The Gwennap mines were remote from both the north and south coasts, and as a result incurred high charges for the transport of timber, coal and ore. In response, John Williams of Scorrier constructed a horse-drawn plateway from his mines at Poldice through Scorrier to a newly-constructed harbour on the north coast at Portreath in 1819 – the first railway in Cornwall. The conditions of use of this tramway strongly favoured Williams’ interests and John Taylor responded in 1824 by building a railway from his mines near St. Day to a new harbour at Devoran on the Fal Estuary. This line – the Redruth and Chasewater Railway - was eventually extended to Wheal Buller and Redruth via Carharrack and Lanner, though was never completed to Chacewater. This railway and its extensive wharves at Devoran caried a diverse traffic and remained in use well into the 20th century; Williams’ Portreath Plateway, in contrast, did not long survive the closure of the principal Gwennap mines.

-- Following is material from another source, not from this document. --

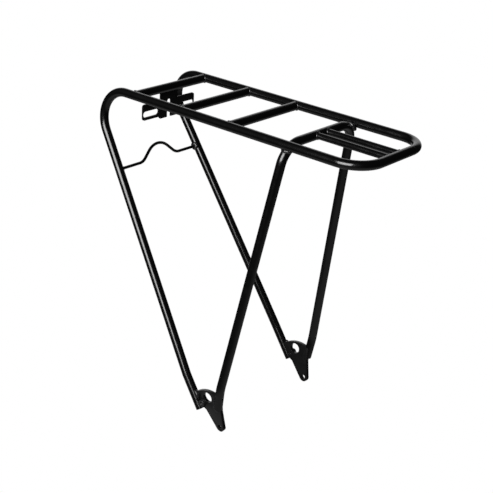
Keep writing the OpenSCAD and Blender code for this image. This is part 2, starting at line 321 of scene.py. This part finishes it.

For such a rich mining district, it may at first seem odd that it contains no large settlements. Gwennap is little more than a churchtown; St. Day has medieval origins and Chacewater was established during the 18th century; none of which grew to any great size; Lanner, Carharrack and Devoran, based on rows (terraces) or artisans’ cottages are later creations, yet the parish of Gwennap had a population of over 8,500 in the early 1830s. Historical maps of the area provide the answer. A huge proportion of the current agricultural land in the parish is of recent creation and much of it is made of former miners’ smallholdings. The population, it seems, was dispersed across the parish during the earlier 19th century, and miners were also by and large small-scale farmers as well. The area still retains much of this character – isolated cottages with here and there a group of terraced cottages set in a landscape of small fields. The railway from Chacewater to Truro passes through a landscape where almost every hedge is planted with oaks of the same variety and age – a strong indication of the planned parcellation of open downland by a single landowner. At Poldice and the Consolidated Mines, in contrast, hectares of bare mine dumps are returning back to heathland.